Kenya’s President William Ruto, while speaking on the effects of climate change in Africa, termed the loss as a deep frustration in the resource-rich region that contributes by far the least to global warming.
He and other leaders urged reforms to the global financial structures that have left African nations paying about five times more to borrow money than others, worsening the debt crisis for many.
Kenya is striving to ensure everyone has access to clean cooking by 2028, promoting fuels like liquified petroleum gas and bio-ethanol and electricity as alternative fuel.
Efficient wood stoves could cut wood use by 30-60%, saving 624 hectares of forest and 45,000 tons of CO2 yearly however, cost hurdles lead 75% of Kenyan families to stick with charcoal and firewood.
Drawing from his research, Anderson Kehbila, an SEI Africa Research Associate, suggested effective strategies for the country to curtail emissions and go green.
He also recommended actions that the Kenyan government should undertake to tackle the challenges our country is facing in transitioning towards a low-carbon, climate-resilient economy.
- Work with think tanks, international Non-Governmental Organizations (NGOs) and learning institutions to develop bankable project proposals for the Global Environment Facility, The Adaptation Fund and the Green Climate Fund.
- Use the draft National Green Fiscal Incentives Policy Framework to attract private-sector green investment at scale.
- Facilitate partnerships with the World Bank’s Green Bond Programme and the African Green Bank Initiative to scale climate actions and low-carbon energy transitions.
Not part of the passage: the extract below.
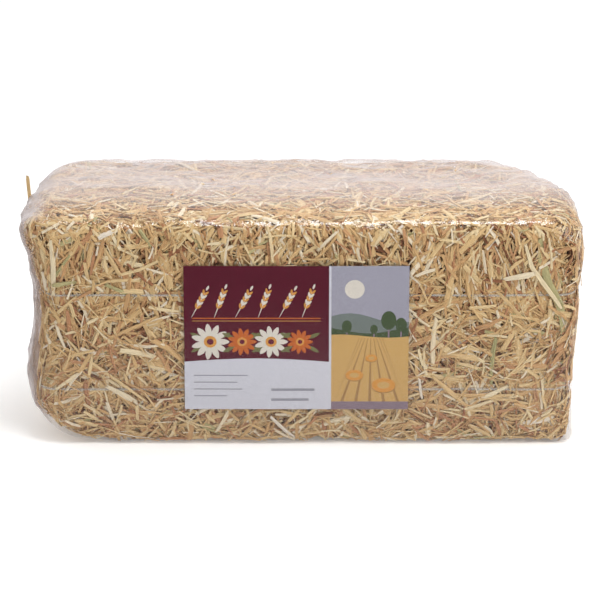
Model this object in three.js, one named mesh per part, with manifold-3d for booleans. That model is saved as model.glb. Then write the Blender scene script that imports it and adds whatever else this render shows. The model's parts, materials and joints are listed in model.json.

- Set up a comprehensive national incubation program to test and commercialize local green innovations by offering training, business development, technology and finance support.
- Collaborate with development finance institutions, investors, and international development organizations to refinance a portion of the national debt at lower interest rates and longer payment terms, providing savings to channel into low-carbon, climate-resilient development projects.